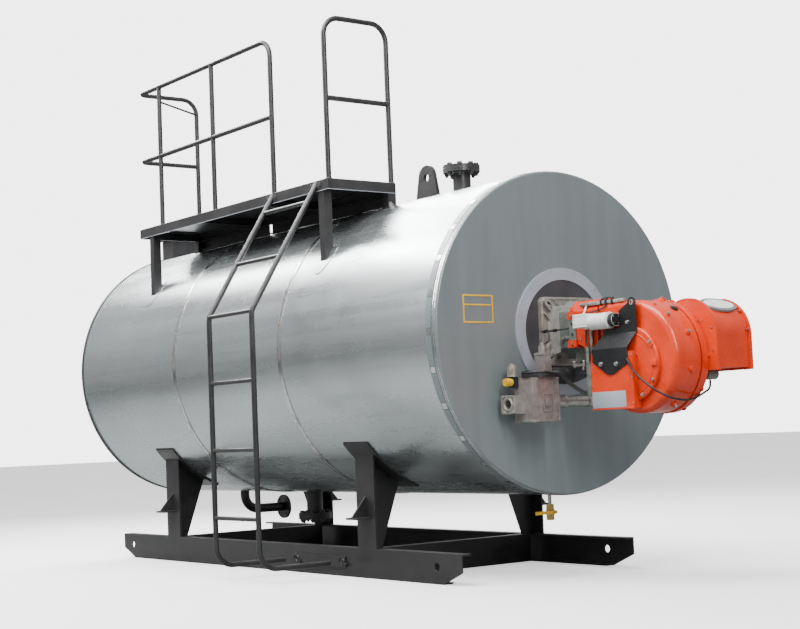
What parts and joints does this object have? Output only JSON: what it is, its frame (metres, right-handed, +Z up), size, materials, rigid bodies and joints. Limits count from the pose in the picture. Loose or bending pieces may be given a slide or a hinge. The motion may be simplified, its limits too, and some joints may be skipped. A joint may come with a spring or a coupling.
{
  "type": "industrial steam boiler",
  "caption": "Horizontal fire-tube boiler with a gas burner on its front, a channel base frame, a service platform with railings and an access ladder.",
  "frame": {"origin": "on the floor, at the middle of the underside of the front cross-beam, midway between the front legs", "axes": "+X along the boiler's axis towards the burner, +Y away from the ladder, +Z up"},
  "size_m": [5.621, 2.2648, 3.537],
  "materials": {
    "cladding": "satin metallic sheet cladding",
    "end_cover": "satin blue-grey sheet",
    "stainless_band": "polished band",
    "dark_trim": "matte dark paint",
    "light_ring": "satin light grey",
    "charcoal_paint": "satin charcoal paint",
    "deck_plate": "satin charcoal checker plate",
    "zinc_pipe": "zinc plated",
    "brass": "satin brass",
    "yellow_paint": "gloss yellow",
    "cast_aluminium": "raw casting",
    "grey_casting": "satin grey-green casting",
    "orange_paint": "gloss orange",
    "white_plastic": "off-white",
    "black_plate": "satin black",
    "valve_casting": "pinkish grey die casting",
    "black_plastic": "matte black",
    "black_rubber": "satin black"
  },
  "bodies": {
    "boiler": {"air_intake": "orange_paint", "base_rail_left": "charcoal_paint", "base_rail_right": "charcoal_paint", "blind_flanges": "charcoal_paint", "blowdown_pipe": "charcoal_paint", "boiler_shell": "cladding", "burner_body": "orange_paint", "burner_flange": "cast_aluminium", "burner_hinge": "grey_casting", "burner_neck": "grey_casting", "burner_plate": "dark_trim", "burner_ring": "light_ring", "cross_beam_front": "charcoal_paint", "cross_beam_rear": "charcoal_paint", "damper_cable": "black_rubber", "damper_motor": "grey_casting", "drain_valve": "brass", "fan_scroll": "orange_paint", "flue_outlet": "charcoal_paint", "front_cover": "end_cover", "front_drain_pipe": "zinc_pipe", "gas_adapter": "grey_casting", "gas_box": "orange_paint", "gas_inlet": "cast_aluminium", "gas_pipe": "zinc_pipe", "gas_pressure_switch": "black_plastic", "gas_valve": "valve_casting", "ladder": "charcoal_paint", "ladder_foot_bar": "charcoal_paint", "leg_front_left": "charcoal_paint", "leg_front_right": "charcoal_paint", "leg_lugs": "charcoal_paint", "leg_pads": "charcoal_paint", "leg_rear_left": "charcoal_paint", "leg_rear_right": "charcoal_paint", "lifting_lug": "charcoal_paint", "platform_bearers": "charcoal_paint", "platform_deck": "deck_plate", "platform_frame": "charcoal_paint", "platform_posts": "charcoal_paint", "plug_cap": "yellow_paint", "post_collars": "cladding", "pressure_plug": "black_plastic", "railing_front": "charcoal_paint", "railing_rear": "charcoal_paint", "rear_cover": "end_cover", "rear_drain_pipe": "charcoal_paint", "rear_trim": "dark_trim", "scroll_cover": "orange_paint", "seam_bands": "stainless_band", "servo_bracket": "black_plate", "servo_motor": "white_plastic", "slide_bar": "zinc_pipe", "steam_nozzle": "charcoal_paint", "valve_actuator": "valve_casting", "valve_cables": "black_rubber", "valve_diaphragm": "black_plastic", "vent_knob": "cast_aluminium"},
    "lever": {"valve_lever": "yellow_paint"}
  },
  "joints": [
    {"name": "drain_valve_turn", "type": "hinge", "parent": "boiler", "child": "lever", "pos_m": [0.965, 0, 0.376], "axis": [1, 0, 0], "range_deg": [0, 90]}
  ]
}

● AIM: Extract all the material, leaving every line as it is.

● THE OUTPUT:
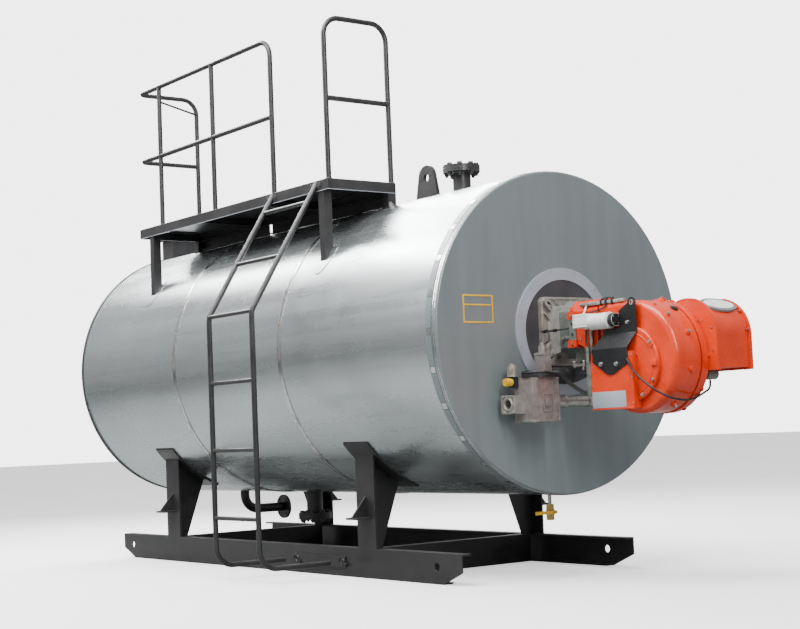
What parts and joints does this object have? Output only JSON: what it is, its frame (metres, right-handed, +Z up), size, materials, rigid bodies and joints. Limits count from the pose in the picture. Loose or bending pieces may be given a slide or a hinge. The motion may be simplified, its limits too, and some joints may be skipped. A joint may come with a spring or a coupling.
{
  "type": "industrial steam boiler",
  "caption": "Horizontal fire-tube boiler with a gas burner on its front, a channel base frame, a service platform with railings and an access ladder.",
  "frame": {"origin": "on the floor, at the middle of the underside of the front cross-beam, midway between the front legs", "axes": "+X along the boiler's axis towards the burner, +Y away from the ladder, +Z up"},
  "size_m": [5.621, 2.2648, 3.537],
  "materials": {
    "cladding": "satin metallic sheet cladding",
    "end_cover": "satin blue-grey sheet",
    "stainless_band": "polished band",
    "dark_trim": "matte dark paint",
    "light_ring": "satin light grey",
    "charcoal_paint": "satin charcoal paint",
    "deck_plate": "satin charcoal checker plate",
    "zinc_pipe": "zinc plated",
    "brass": "satin brass",
    "yellow_paint": "gloss yellow",
    "cast_aluminium": "raw casting",
    "grey_casting": "satin grey-green casting",
    "orange_paint": "gloss orange",
    "white_plastic": "off-white",
    "black_plate": "satin black",
    "valve_casting": "pinkish grey die casting",
    "black_plastic": "matte black",
    "black_rubber": "satin black"
  },
  "bodies": {
    "boiler": {"air_intake": "orange_paint", "base_rail_left": "charcoal_paint", "base_rail_right": "charcoal_paint", "blind_flanges": "charcoal_paint", "blowdown_pipe": "charcoal_paint", "boiler_shell": "cladding", "burner_body": "orange_paint", "burner_flange": "cast_aluminium", "burner_hinge": "grey_casting", "burner_neck": "grey_casting", "burner_plate": "dark_trim", "burner_ring": "light_ring", "cross_beam_front": "charcoal_paint", "cross_beam_rear": "charcoal_paint", "damper_cable": "black_rubber", "damper_motor": "grey_casting", "drain_valve": "brass", "fan_scroll": "orange_paint", "flue_outlet": "charcoal_paint", "front_cover": "end_cover", "front_drain_pipe": "zinc_pipe", "gas_adapter": "grey_casting", "gas_box": "orange_paint", "gas_inlet": "cast_aluminium", "gas_pipe": "zinc_pipe", "gas_pressure_switch": "black_plastic", "gas_valve": "valve_casting", "ladder": "charcoal_paint", "ladder_foot_bar": "charcoal_paint", "leg_front_left": "charcoal_paint", "leg_front_right": "charcoal_paint", "leg_lugs": "charcoal_paint", "leg_pads": "charcoal_paint", "leg_rear_left": "charcoal_paint", "leg_rear_right": "charcoal_paint", "lifting_lug": "charcoal_paint", "platform_bearers": "charcoal_paint", "platform_deck": "deck_plate", "platform_frame": "charcoal_paint", "platform_posts": "charcoal_paint", "plug_cap": "yellow_paint", "post_collars": "cladding", "pressure_plug": "black_plastic", "railing_front": "charcoal_paint", "railing_rear": "charcoal_paint", "rear_cover": "end_cover", "rear_drain_pipe": "charcoal_paint", "rear_trim": "dark_trim", "scroll_cover": "orange_paint", "seam_bands": "stainless_band", "servo_bracket": "black_plate", "servo_motor": "white_plastic", "slide_bar": "zinc_pipe", "steam_nozzle": "charcoal_paint", "valve_actuator": "valve_casting", "valve_cables": "black_rubber", "valve_diaphragm": "black_plastic", "vent_knob": "cast_aluminium"},
    "lever": {"valve_lever": "yellow_paint"}
  },
  "joints": [
    {"name": "drain_valve_turn", "type": "hinge", "parent": "boiler", "child": "lever", "pos_m": [0.965, 0, 0.376], "axis": [1, 0, 0], "range_deg": [0, 90]}
  ]
}